▶ [Direction]
Find the lines that include the string "Write" and report how many there are. Give no other text.

▶ [Record set]
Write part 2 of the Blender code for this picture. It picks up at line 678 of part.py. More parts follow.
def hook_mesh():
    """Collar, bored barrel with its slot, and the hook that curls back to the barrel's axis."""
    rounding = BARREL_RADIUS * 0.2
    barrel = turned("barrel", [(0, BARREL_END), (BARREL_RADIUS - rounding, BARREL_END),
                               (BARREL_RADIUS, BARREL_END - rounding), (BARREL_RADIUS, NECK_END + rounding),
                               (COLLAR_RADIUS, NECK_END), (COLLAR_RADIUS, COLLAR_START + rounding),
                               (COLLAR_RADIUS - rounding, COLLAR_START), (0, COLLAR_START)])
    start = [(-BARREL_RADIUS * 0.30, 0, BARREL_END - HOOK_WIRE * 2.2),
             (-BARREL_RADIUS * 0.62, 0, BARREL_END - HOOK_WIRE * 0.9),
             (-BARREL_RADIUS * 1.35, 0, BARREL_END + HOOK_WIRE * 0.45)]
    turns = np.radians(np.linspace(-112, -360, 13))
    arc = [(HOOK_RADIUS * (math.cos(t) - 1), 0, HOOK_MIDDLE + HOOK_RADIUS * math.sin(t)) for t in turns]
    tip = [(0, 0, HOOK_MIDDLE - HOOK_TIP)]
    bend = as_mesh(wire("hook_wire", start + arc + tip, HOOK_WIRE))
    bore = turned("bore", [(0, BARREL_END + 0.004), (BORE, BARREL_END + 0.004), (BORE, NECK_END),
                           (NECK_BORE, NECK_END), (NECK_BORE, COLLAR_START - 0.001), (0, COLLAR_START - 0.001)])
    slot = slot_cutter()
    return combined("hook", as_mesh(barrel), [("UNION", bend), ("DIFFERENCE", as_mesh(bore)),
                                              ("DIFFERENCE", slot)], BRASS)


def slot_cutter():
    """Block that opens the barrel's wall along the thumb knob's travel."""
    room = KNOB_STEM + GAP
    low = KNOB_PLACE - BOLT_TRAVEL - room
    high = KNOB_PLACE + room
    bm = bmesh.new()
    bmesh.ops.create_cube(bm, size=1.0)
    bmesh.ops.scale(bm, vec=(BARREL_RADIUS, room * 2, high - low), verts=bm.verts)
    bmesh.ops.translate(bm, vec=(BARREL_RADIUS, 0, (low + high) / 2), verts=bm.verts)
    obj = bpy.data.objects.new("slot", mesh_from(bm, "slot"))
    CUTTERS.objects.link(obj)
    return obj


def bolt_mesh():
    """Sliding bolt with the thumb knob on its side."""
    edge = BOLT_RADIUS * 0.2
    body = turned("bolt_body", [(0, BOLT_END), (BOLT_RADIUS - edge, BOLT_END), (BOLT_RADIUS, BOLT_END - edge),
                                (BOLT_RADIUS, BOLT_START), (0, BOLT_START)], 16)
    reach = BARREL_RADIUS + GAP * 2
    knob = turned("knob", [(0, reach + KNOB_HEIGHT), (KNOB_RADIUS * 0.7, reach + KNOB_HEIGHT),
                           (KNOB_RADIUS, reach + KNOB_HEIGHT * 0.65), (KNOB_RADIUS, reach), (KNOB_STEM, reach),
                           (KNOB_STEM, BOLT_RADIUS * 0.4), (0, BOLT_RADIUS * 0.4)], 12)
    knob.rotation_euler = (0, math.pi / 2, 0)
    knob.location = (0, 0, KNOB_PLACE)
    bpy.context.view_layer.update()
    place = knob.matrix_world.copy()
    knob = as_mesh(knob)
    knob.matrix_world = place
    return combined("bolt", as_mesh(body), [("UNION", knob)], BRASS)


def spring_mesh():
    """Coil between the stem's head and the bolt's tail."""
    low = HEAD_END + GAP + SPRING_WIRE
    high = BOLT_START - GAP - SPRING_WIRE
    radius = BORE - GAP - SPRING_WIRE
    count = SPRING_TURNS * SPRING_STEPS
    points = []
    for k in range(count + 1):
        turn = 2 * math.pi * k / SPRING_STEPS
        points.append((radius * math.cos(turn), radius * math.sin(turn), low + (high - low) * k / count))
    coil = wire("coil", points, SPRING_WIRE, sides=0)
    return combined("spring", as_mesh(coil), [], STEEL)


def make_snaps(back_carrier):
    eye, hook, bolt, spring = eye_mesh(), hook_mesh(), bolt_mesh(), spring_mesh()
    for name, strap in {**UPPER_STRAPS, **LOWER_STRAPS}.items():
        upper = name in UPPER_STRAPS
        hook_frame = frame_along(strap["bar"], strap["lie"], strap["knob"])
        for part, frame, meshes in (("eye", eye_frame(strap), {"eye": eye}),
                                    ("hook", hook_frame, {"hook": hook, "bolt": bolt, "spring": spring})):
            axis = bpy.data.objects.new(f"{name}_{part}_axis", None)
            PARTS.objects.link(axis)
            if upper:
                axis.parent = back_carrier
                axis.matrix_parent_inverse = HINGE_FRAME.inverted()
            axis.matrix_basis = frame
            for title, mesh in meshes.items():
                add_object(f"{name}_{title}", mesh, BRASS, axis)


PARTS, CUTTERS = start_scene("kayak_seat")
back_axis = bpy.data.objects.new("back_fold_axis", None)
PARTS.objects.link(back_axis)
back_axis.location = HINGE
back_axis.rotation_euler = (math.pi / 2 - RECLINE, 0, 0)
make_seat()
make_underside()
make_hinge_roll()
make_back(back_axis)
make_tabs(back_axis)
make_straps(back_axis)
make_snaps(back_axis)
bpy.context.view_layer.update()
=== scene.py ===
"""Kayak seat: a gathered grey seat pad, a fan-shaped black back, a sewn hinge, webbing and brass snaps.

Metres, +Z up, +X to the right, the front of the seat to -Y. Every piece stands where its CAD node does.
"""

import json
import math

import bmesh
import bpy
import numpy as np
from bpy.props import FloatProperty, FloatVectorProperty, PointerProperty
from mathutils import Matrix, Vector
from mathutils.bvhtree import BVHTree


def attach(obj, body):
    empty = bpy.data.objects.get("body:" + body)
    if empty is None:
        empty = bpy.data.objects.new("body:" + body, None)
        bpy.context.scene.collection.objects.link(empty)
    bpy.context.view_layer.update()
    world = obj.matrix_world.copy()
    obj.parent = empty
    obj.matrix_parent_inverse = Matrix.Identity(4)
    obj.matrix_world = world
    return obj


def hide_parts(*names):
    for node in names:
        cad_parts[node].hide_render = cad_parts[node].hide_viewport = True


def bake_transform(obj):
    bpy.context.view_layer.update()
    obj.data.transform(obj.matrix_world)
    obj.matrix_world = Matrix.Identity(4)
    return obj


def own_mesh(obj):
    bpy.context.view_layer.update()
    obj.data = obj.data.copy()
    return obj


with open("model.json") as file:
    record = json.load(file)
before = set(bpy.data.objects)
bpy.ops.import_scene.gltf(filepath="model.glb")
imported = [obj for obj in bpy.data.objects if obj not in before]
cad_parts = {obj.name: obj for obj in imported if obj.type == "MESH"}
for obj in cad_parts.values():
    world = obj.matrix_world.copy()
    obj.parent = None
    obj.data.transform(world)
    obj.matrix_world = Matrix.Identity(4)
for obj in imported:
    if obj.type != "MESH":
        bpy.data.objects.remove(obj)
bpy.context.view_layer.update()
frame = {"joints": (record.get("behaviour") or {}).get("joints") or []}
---
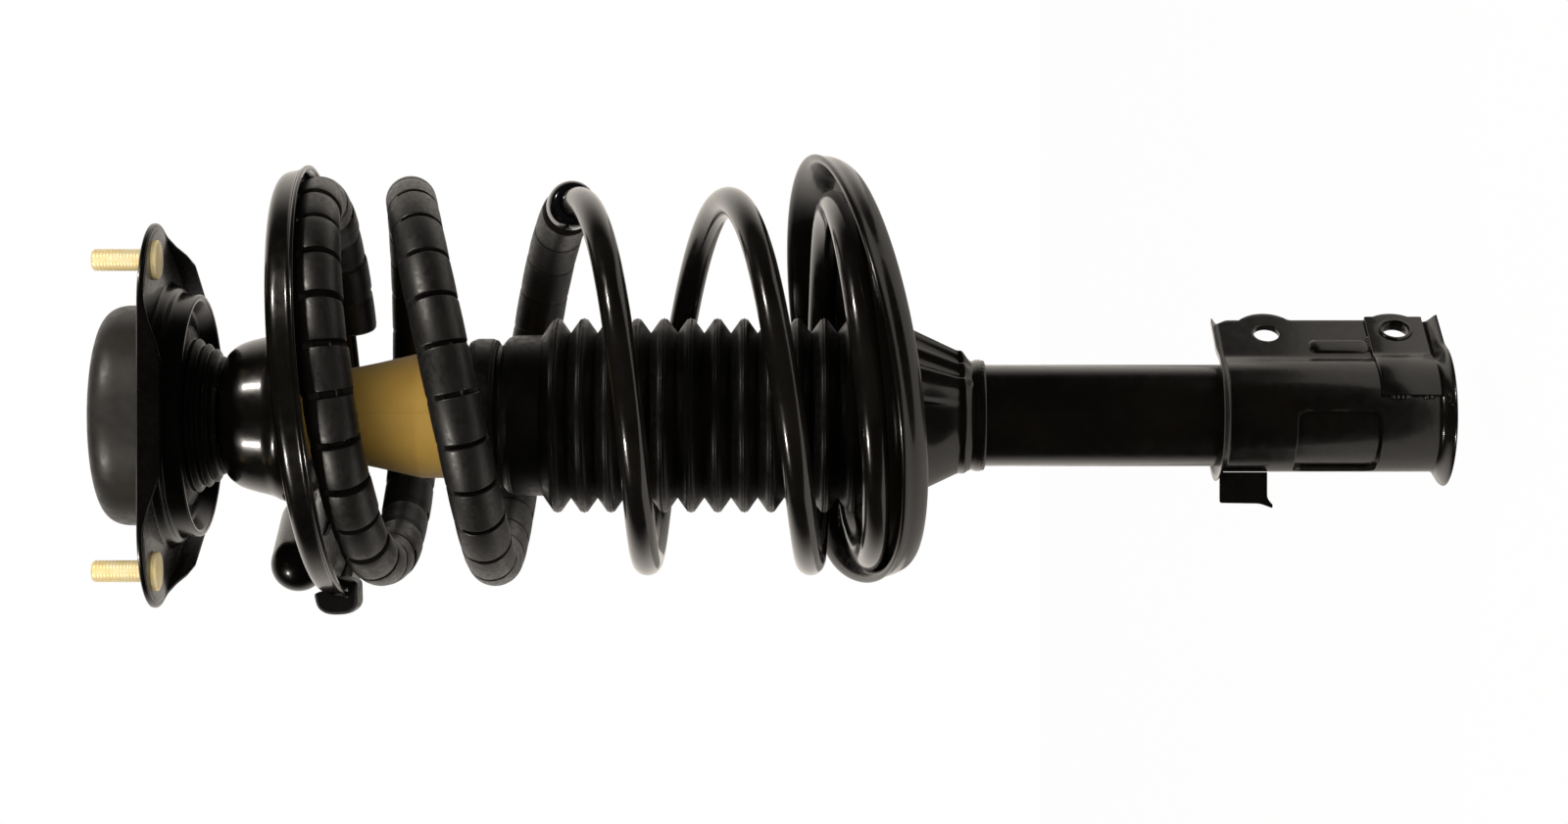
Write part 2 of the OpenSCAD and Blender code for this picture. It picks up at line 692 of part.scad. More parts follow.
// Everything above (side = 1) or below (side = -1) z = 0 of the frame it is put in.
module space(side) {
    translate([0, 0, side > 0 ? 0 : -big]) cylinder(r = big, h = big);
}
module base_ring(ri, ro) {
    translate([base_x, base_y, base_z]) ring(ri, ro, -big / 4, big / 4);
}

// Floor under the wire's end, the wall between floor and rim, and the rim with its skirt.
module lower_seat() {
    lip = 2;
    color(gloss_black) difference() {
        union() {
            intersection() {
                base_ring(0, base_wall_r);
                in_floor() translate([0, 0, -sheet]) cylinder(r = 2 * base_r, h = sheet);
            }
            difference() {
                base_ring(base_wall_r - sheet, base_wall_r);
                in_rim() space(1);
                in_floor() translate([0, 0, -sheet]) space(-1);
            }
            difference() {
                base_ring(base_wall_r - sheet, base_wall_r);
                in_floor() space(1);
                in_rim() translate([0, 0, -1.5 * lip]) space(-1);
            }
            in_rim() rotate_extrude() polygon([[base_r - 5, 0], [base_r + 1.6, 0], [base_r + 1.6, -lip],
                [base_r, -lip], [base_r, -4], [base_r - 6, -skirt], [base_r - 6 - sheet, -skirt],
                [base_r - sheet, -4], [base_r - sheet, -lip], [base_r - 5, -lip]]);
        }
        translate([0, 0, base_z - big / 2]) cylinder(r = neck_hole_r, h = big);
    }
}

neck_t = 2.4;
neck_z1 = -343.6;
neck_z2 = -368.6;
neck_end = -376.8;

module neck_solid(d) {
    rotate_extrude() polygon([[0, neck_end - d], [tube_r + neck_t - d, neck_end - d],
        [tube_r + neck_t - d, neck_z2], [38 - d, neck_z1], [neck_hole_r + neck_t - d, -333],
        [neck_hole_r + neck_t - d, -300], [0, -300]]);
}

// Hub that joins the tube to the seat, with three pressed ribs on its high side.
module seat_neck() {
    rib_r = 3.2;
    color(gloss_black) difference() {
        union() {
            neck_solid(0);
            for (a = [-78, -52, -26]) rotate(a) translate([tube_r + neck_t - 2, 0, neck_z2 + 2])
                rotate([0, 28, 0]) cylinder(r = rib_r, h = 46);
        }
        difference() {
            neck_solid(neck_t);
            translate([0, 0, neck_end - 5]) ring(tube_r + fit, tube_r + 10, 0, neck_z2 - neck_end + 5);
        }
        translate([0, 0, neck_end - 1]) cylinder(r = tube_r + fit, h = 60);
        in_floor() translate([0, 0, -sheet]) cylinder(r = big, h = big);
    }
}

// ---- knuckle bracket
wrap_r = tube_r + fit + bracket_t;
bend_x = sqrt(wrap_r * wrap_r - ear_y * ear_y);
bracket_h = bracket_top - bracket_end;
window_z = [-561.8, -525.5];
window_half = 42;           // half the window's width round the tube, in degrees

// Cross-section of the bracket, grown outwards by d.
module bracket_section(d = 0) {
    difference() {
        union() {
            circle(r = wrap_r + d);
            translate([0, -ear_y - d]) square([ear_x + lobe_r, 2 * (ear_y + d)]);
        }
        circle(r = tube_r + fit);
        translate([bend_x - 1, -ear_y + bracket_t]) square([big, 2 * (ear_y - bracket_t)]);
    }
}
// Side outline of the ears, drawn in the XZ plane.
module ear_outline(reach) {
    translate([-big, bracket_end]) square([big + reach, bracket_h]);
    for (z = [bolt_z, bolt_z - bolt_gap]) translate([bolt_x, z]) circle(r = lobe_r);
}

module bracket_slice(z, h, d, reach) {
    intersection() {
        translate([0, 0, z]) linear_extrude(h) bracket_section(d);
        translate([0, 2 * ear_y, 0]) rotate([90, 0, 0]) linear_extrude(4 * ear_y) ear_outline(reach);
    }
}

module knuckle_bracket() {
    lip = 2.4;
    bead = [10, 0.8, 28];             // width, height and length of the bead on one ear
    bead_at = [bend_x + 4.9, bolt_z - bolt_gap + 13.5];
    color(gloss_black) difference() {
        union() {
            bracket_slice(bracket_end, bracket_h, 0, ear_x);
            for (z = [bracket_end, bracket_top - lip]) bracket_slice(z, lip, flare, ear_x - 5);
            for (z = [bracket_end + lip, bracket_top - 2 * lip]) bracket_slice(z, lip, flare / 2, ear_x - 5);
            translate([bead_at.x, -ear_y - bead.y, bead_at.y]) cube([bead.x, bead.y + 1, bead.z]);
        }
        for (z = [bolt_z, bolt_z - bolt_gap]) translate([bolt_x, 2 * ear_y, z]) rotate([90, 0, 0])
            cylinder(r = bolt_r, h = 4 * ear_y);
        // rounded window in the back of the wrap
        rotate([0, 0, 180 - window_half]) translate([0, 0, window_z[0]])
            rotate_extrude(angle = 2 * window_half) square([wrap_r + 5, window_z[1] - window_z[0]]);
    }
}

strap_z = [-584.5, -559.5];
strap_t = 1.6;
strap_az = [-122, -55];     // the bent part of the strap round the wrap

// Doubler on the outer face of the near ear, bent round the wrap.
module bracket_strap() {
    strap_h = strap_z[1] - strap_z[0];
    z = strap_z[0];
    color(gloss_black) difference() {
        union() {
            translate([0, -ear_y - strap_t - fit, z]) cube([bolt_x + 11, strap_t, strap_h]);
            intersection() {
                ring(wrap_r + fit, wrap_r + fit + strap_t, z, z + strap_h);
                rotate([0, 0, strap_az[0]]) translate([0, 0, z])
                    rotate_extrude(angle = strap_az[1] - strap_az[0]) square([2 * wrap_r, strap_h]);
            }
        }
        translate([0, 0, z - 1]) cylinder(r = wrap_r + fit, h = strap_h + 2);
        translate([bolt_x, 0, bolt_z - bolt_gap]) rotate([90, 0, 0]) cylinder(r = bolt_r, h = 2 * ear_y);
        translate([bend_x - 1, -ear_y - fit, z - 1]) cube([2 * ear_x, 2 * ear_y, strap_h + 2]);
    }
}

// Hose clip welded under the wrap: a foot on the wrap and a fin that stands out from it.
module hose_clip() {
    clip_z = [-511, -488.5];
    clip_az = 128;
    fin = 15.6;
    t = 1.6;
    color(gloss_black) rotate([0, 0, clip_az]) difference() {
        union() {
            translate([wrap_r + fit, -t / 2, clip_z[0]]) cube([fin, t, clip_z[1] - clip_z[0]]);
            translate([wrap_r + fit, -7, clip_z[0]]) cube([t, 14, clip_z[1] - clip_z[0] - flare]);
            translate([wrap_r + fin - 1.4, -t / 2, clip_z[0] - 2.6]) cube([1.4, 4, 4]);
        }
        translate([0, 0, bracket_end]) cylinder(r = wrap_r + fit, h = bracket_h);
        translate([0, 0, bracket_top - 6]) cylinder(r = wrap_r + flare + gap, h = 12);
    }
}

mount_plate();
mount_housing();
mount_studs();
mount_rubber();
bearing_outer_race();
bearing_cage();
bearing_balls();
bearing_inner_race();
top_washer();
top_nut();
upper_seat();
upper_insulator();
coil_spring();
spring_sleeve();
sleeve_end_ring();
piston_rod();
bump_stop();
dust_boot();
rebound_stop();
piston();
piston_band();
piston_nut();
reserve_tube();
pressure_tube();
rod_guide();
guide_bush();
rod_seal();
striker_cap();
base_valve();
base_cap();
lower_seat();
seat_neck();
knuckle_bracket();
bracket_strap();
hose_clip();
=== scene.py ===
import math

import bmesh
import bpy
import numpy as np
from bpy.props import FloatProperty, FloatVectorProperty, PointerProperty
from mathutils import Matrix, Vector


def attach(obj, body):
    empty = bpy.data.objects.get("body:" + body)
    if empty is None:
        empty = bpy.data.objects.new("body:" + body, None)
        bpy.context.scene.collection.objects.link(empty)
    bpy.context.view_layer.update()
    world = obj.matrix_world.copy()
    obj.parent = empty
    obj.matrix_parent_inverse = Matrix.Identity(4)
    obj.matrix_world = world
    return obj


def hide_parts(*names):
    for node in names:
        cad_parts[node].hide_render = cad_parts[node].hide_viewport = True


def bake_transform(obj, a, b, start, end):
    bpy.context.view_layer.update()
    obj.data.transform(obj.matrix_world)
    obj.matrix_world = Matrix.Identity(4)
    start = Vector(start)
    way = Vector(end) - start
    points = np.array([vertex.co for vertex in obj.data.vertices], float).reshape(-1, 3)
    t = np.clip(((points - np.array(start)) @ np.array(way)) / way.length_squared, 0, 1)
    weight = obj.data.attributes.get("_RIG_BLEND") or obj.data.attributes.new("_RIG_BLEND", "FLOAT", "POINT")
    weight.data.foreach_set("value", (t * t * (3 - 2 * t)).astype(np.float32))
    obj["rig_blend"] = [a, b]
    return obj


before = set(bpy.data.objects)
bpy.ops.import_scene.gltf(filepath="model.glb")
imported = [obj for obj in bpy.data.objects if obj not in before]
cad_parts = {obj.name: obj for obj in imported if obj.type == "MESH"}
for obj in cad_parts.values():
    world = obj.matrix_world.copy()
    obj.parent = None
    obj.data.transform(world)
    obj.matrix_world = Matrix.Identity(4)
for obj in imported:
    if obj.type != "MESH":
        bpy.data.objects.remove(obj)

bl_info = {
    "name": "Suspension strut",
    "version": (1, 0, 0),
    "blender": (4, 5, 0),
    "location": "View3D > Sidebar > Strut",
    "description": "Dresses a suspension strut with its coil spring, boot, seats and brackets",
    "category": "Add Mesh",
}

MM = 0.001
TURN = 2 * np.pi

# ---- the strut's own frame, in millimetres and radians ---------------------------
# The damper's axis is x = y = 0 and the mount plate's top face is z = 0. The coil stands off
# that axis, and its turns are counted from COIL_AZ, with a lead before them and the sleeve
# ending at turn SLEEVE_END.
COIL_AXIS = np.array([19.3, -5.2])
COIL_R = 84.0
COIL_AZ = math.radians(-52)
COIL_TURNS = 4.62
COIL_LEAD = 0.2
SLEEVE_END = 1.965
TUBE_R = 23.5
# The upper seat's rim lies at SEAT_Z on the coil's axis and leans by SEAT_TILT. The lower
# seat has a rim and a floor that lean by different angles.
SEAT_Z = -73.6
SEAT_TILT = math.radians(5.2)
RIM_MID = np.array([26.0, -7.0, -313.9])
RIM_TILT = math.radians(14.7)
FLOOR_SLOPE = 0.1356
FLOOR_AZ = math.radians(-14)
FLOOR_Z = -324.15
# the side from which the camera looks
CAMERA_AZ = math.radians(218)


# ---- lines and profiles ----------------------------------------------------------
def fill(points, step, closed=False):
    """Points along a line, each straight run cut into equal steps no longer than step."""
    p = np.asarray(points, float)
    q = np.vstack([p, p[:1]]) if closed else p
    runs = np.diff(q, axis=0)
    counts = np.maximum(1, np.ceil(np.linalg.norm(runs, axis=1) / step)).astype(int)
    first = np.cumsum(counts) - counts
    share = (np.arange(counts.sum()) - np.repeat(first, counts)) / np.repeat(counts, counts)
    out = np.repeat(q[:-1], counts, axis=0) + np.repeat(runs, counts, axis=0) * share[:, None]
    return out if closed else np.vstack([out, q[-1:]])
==
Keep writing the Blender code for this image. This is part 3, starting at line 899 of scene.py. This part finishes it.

▶ [Written solution]
2